When choosing fleece for embroidery, choose a high-quality fleece.

Low-quality fleece may shift or stretch during the embroidery, and the design might become distorted.

To test the quality of the fleece, stretch it. High-quality fleece will snap back into shape, but low-quality fleece will remain stretched.

You can use a sharp, universal, or embroidery needle when embroidering on fleece. We use a size 75/11 sharp needle.

Fleece is stretchy, and some kinds of fleece are slippery, too, due to the polyester component.

We're going to use a piece of medium-weight cutaway stabilizer to back the fleece. To prevent any shifting during the embroidery we're putting a bit of spray adhesive on the stabilizer.

Put the stabilizer on the backside of the area that is going to be embroidered, and smooth into place.

Hoop the stabilizer and the fabric together. That will ensure "good registration" -- that's where the sections of the design line up where they're supposed to.

If you see gaps in the design, areas not connected, or your stitches are a little fuzzy and not crisp, that's "poor registration." It's usually due to the fabric not being hooped with the stabilizer, or the stabilizer being too light for the fabric.

Any marks left by the hoop will come out when laundering, as long as you're using a good-quality fleece.

All types of designs embroider well on fleece -- solid fills, sheer fills, even line work like toile. If you have a type of fleece that is exceptionally fuzzy with a high pile, then you can use a topping to hold down the stitches as you embroider. But generally, with most kinds of fleece, a topping isn't necessary.

In the example to the left, we are not using a topping with the fleece.

And here is the finished pullover, beautifully embellished with the deer design. You might notice a faint ring below the deer -- that's left over from the hoop, and came out with a little steam from the iron.

The deer design had solid fills. Next we're going to embroider a light and sheer design onto fleece.

Toile snowflakes are light and sheer, with few stitches. We're embroidering the design onto the fleece with one piece of cutaway stabilizer, a size 75/11 sharp needle, and no topping.

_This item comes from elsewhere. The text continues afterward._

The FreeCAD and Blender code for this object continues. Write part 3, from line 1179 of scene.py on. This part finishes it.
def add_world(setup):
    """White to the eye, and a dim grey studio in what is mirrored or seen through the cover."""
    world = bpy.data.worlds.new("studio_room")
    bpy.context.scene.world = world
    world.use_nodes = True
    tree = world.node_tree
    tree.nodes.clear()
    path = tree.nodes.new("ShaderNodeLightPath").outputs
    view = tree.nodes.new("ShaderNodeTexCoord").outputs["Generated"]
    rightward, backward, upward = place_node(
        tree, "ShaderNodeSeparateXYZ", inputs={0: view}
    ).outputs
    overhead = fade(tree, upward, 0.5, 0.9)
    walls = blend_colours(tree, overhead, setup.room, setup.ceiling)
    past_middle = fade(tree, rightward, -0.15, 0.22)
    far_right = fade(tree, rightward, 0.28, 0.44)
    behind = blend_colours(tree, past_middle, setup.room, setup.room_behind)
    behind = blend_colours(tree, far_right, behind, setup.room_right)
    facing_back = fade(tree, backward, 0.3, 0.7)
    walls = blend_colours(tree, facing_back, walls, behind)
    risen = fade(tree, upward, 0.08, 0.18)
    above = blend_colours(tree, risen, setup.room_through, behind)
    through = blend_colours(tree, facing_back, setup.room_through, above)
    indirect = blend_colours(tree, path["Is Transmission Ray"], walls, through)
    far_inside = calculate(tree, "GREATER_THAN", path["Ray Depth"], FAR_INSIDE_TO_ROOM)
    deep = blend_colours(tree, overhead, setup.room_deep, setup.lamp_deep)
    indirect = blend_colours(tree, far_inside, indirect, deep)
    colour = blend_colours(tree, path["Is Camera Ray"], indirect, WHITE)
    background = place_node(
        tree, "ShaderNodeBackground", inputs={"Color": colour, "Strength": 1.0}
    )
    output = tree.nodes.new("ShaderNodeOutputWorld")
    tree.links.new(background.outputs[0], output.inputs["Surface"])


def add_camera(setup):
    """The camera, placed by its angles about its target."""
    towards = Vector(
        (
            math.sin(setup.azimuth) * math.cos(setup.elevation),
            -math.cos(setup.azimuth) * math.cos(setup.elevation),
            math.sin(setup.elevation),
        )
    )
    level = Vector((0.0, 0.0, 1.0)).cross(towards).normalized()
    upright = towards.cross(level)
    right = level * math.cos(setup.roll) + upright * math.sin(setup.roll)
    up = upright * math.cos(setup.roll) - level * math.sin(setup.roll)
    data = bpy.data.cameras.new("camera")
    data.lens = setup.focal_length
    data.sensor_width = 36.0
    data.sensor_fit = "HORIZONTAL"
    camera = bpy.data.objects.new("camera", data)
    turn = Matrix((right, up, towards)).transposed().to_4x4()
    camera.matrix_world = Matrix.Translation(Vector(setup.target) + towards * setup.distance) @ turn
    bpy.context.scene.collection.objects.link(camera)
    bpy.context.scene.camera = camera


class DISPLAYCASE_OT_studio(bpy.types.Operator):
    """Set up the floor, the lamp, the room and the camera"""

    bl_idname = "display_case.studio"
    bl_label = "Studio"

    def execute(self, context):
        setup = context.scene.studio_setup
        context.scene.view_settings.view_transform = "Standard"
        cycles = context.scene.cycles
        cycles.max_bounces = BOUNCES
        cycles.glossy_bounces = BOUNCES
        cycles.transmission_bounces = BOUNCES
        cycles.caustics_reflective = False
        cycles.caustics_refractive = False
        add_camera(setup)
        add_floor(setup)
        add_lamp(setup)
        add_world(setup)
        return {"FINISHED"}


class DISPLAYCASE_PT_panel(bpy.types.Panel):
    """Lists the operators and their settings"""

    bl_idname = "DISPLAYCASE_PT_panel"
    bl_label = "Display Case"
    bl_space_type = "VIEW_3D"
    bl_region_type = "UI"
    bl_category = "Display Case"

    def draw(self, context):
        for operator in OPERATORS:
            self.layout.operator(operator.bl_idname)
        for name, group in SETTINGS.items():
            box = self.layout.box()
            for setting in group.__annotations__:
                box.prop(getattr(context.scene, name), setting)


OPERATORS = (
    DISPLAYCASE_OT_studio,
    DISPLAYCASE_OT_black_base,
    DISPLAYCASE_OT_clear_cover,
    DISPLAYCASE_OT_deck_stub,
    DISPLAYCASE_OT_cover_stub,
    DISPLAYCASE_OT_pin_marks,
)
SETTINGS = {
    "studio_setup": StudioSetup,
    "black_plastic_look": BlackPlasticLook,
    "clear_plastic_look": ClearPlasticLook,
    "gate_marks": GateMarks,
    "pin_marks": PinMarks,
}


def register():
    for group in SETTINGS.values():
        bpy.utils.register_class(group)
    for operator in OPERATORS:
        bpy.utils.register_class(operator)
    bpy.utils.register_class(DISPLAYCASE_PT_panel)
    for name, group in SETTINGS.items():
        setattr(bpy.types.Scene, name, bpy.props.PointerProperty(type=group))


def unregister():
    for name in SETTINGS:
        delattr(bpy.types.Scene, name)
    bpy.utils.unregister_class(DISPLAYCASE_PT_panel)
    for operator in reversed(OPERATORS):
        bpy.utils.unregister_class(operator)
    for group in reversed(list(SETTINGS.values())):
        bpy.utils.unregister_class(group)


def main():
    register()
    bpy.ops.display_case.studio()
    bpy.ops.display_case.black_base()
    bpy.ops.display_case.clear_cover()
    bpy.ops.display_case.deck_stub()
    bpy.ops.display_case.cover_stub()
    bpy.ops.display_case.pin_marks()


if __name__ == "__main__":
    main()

Having this delicate snowflake on a fleece scarf is a fun embellishment. You can see how fleece is great with both solid and complex designs, as well as light and sheer designs, like the snowflake.

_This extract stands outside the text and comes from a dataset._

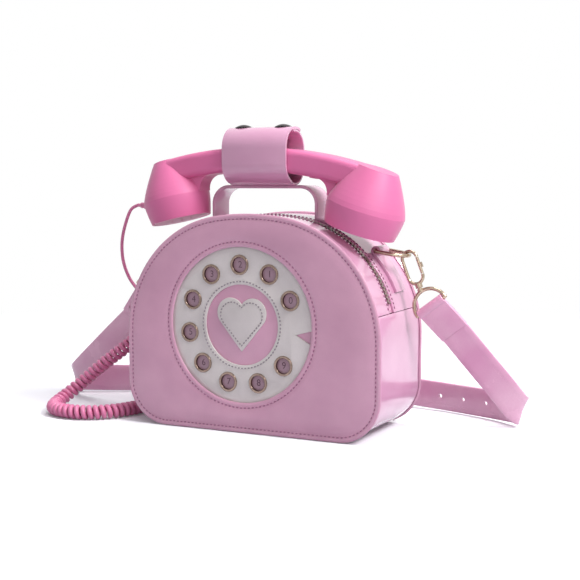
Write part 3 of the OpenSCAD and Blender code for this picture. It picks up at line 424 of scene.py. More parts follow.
def sweep(name, stations):
    """A skin over one ring of points a station, with its ends closed, and a UV map: U along in metres, V round."""
    mesh = bmesh.new()
    uv = mesh.loops.layers.uv.new("run")
    rows = [[mesh.verts.new(q) for q in ring] for ring in stations]
    n = len(rows[0])
    run = [0.0]
    middles = [sum((Vector(q) for q in ring), Vector()) / n for ring in stations]
    for a, b in zip(middles, middles[1:]):
        run.append(run[-1] + (b - a).length)
    for i in range(len(rows) - 1):
        for k in range(n):
            m = (k + 1) % n
            face = mesh.faces.new((rows[i][k], rows[i + 1][k], rows[i + 1][m], rows[i][m]))
            near, far, low, high = run[i], run[i + 1], k / n, (k + 1) / n
            for loop, place in zip(face.loops, ((near, low), (far, low), (far, high), (near, high))):
                loop[uv].uv = place
    mesh.faces.new(rows[0])
    mesh.faces.new(rows[-1][::-1])
    bmesh.ops.recalc_face_normals(mesh, faces=mesh.faces)
    data = bpy.data.meshes.new(name)
    mesh.to_mesh(data)
    mesh.free()
    obj = bpy.data.objects.new(name, data)
    bpy.context.scene.collection.objects.link(obj)
    return obj


LEAD = [(-119.5, -8, 175.6), (-121.6, -8, 175.5), (-124, -8, 175.4), (-131, -8, 171), (-138, -7, 156),
        (-142, -5, 142), (-142, -3, 127), (-138, 0, 113), (-130, 2, 102), (-123, 3, 94), (-121, 3, 90), (-121, 3, 86)]
CURL_ROUTE = [(-121, 3, 86), (-121.5, 3, 79), (-125.5, 2.5, 70), (-133, 1, 62), (-143, -1.5, 53), (-156, -5, 43),
              (-169, -9, 32), (-180, -15, 21), (-188, -25, 12), (-189, -38, 7.2), (-182, -50, 6.2), (-168, -57, 6.2),
              (-151, -57, 6.2), (-136, -49.5, 6.2), (-126, -37, 6.2), (-120, -20, 6.2), (-118.5, 0, 6.2),
              (-118.5, 28, 6.2), (-116, 48, 6.2), (-107, 64, 6.2), (-90, 76, 6.2), (-68, 81, 6.2), (-40, 82, 6.2),
              (-32, 82, 6.2)]
TAIL = [(-32, 82, 6.2), (-26, 82, 6.2), (-12, 80, 4), (1, 73, 2), (13, 64, 1.9), (24, 57.4, 2.7), (34, 54.5, 4.2),
        (42, 54, 4.6), (50, 54, 4.6)]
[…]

If you have a very light design, like a redwork design, toile, or some graphic line art designs, then you can make the embroidery reversible.

Wind a bobbin with the same color thread that you'll be using in the top needle.

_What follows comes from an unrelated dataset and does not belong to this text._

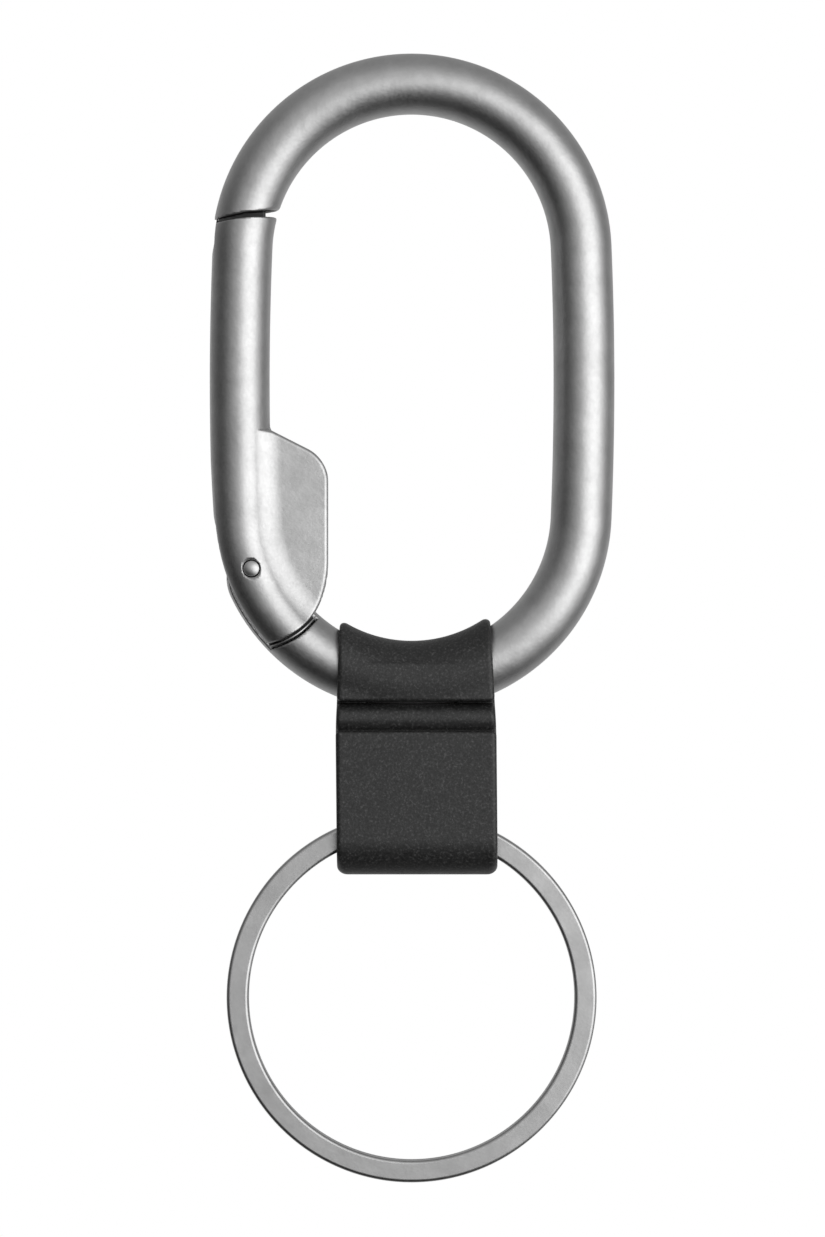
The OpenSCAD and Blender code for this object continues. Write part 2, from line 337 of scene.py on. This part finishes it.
def tongue(x, y, z):
    """The body's hinge tongue: a flat blade of the bar, with a hub and a cam about the pin."""
    u, v = x - PIN[0], z - PIN[2]
    around = np.hypot(u, v)
    a = math.atan2(LOW_Z - PIN[2], -PIN[0])
    neck = v * math.cos(a) - u * math.sin(a) - TONGUE_NECK
    blade = met(met(bar(x, y, z), neck, TONGUE_TIP_R), around - TONGUE_REACH)
    across, along = u * LINE[2] - v * LINE[0], v * LINE[2] + u * LINE[0]
    hub = np.minimum(around - TONGUE_HUB, polygon(across, along, CAM_OUTLINE))
    plate = met(np.minimum(blade, hub), np.abs(y) - TONGUE_T / 2, TONGUE_EDGE)
    return np.maximum(plate, PIN_R - around)


def tenon(x, y, z):
    """The flat tenon that stands out of the nose."""
    square = met(np.abs(bar_side(x, z)) - TENON_W / 2, np.abs(y) - TENON_T / 2, TENON_EDGE)
    ends = met(TENON_LOW - z, x - TENON_X, TENON_CORNER)
    return np.maximum(met(square, ends, TENON_EDGE), z - TENON_TOP)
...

Use a heavy-weight water soluble stabilizer as a backing/stabilizer for the fleece.


Hoop the stabilizer, fleece, and a topping together. We're going to use a topping when working with the thin and light designs (redwork and toile) because those running stitches can sink down into the fleece too far, and the topping will help to hold them up during the embroidery.

Embroider the design, and when the embroidery is finished, gently tear the excess water-soluble stabilizer away.

Here's the front of the scarf - a light and lovely addition!

And here's the back! That's a great way to have beautiful embroidery any way you look at it, coming and going.

By following these tips and techniques you'll get excellent results when embroidery on fleece. Have fun adding embellishments to scarves, hats, blankets, pullovers, headbands, and more!

Stitching tips for fleece:

Needle 75/11 sharp needle; an embroidery needle may also be used
Stabilizer In most cases, use cutaway (2.5 ounce). If working with very light designs (like Redwork or toile), tear-away may be used. If using tear-away, use a sharp needle (not an embroidery needle).
Design Choice Any (but in some cases, running-stitch or Redwork designs may get lost in the fabric).